(Exercise)
Repeat the material below exactly, line for line.

(Collected material)
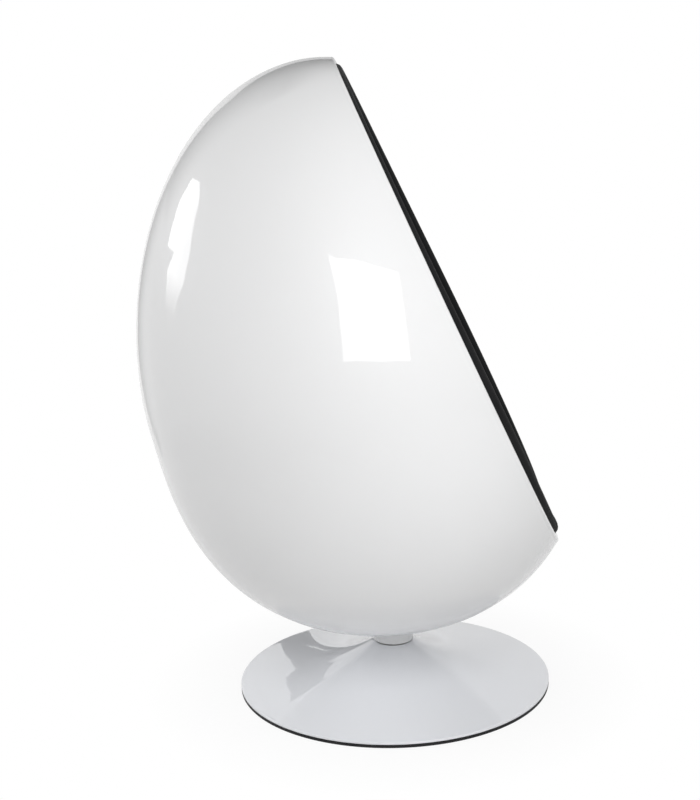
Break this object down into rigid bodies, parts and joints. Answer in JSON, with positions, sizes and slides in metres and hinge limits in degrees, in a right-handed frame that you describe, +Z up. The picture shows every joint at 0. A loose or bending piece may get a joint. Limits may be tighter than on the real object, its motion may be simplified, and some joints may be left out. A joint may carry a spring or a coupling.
{
  "type": "pod chair",
  "caption": "Swivelling lounge chair: a glossy egg-shaped shell with a leaning oval opening, padded and cushioned inside, on a round trumpet base.",
  "frame": {"origin": "on the floor under the swivel axis, at the middle of the base pad's underside", "axes": "+Z up along the swivel axis; the opening and the sitter's feet face -Y; +X is to the sitter's left"},
  "size_m": [0.87, 0.8252, 1.2805],
  "materials": {
    "shell_white": "gloss",
    "base_white": "gloss",
    "black_fabric": "matte",
    "floor_rubber": "matte",
    "ballast_black": "satin",
    "bright_steel": "satin",
    "white_nylon": "satin",
    "plywood": "matte"
  },
  "bodies": {
    "base": {"floor_pad": "floor_rubber", "ballast_plate": "ballast_black", "base_trumpet": "base_white", "centre_post": "bright_steel", "neck_ring": "white_nylon", "lower_race": "bright_steel", "retaining_clip": "ballast_black", "base_screw_1": "bright_steel", "base_screw_2": "bright_steel", "base_screw_3": "bright_steel", "base_screw_4": "bright_steel", "base_screw_5": "bright_steel", "base_screw_6": "bright_steel", "foot_bolt_1": "bright_steel", "foot_bolt_2": "bright_steel", "foot_bolt_3": "bright_steel", "foot_bolt_4": "bright_steel", "foot_washer_1": "bright_steel", "foot_washer_2": "bright_steel", "foot_washer_3": "bright_steel", "foot_washer_4": "bright_steel"},
    "bearing": {"ball_cage": "bright_steel"},
    "pod": {"pod_shell": "shell_white", "collar": "shell_white", "pod_liner": "black_fabric", "rim_roll": "black_fabric", "seat_base_pad": "black_fabric", "seat_cushion": "black_fabric", "back_cushion": "black_fabric", "hub": "bright_steel", "upper_race": "bright_steel", "mounting_plate": "bright_steel", "clamp_washer": "bright_steel", "hub_nut": "bright_steel", "plate_screw_1": "bright_steel", "plate_screw_2": "bright_steel", "plate_screw_3": "bright_steel", "plate_screw_4": "bright_steel", "plate_screw_5": "bright_steel", "plate_screw_6": "bright_steel", "lower_bush": "white_nylon", "upper_bush": "white_nylon", "retaining_washer": "white_nylon", "bedding_block": "plywood"}
  },
  "joints": [
    {"name": "pod_swivel", "type": "hinge", "parent": "base", "child": "pod", "pos_m": [0, 0, 0.15], "axis": [0, 0, 1], "continuous": true},
    {"name": "bearing_roll", "type": "hinge", "parent": "base", "child": "bearing", "pos_m": [0, 0, 0.09], "axis": [0, 0, 1], "continuous": true}
  ],
  "couplings": [
    {"joint": "bearing_roll", "follows": "pod_swivel", "ratio": 0.5}
  ]
}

(Exercise solution)
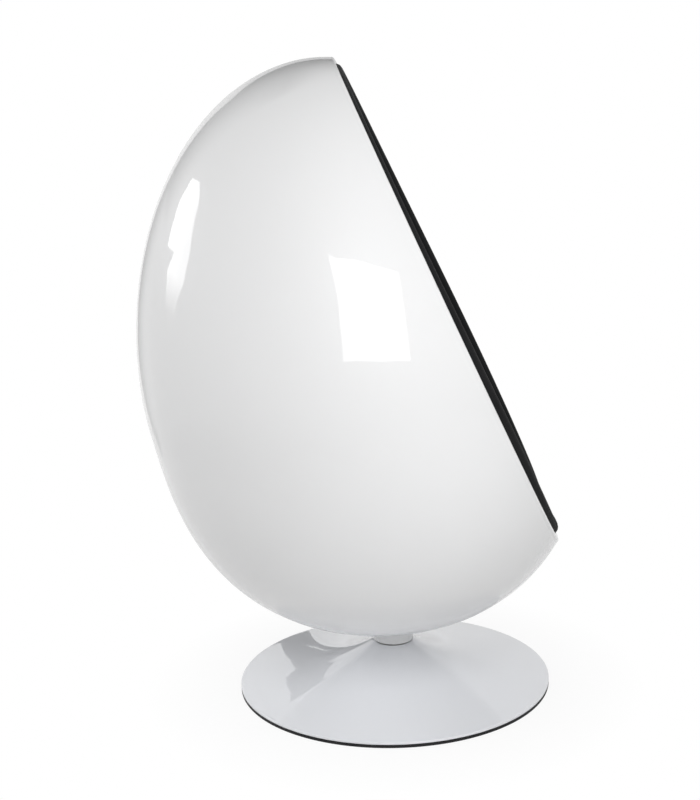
Break this object down into rigid bodies, parts and joints. Answer in JSON, with positions, sizes and slides in metres and hinge limits in degrees, in a right-handed frame that you describe, +Z up. The picture shows every joint at 0. A loose or bending piece may get a joint. Limits may be tighter than on the real object, its motion may be simplified, and some joints may be left out. A joint may carry a spring or a coupling.
{
  "type": "pod chair",
  "caption": "Swivelling lounge chair: a glossy egg-shaped shell with a leaning oval opening, padded and cushioned inside, on a round trumpet base.",
  "frame": {"origin": "on the floor under the swivel axis, at the middle of the base pad's underside", "axes": "+Z up along the swivel axis; the opening and the sitter's feet face -Y; +X is to the sitter's left"},
  "size_m": [0.87, 0.8252, 1.2805],
  "materials": {
    "shell_white": "gloss",
    "base_white": "gloss",
    "black_fabric": "matte",
    "floor_rubber": "matte",
    "ballast_black": "satin",
    "bright_steel": "satin",
    "white_nylon": "satin",
    "plywood": "matte"
  },
  "bodies": {
    "base": {"floor_pad": "floor_rubber", "ballast_plate": "ballast_black", "base_trumpet": "base_white", "centre_post": "bright_steel", "neck_ring": "white_nylon", "lower_race": "bright_steel", "retaining_clip": "ballast_black", "base_screw_1": "bright_steel", "base_screw_2": "bright_steel", "base_screw_3": "bright_steel", "base_screw_4": "bright_steel", "base_screw_5": "bright_steel", "base_screw_6": "bright_steel", "foot_bolt_1": "bright_steel", "foot_bolt_2": "bright_steel", "foot_bolt_3": "bright_steel", "foot_bolt_4": "bright_steel", "foot_washer_1": "bright_steel", "foot_washer_2": "bright_steel", "foot_washer_3": "bright_steel", "foot_washer_4": "bright_steel"},
    "bearing": {"ball_cage": "bright_steel"},
    "pod": {"pod_shell": "shell_white", "collar": "shell_white", "pod_liner": "black_fabric", "rim_roll": "black_fabric", "seat_base_pad": "black_fabric", "seat_cushion": "black_fabric", "back_cushion": "black_fabric", "hub": "bright_steel", "upper_race": "bright_steel", "mounting_plate": "bright_steel", "clamp_washer": "bright_steel", "hub_nut": "bright_steel", "plate_screw_1": "bright_steel", "plate_screw_2": "bright_steel", "plate_screw_3": "bright_steel", "plate_screw_4": "bright_steel", "plate_screw_5": "bright_steel", "plate_screw_6": "bright_steel", "lower_bush": "white_nylon", "upper_bush": "white_nylon", "retaining_washer": "white_nylon", "bedding_block": "plywood"}
  },
  "joints": [
    {"name": "pod_swivel", "type": "hinge", "parent": "base", "child": "pod", "pos_m": [0, 0, 0.15], "axis": [0, 0, 1], "continuous": true},
    {"name": "bearing_roll", "type": "hinge", "parent": "base", "child": "bearing", "pos_m": [0, 0, 0.09], "axis": [0, 0, 1], "continuous": true}
  ],
  "couplings": [
    {"joint": "bearing_roll", "follows": "pod_swivel", "ratio": 0.5}
  ]
}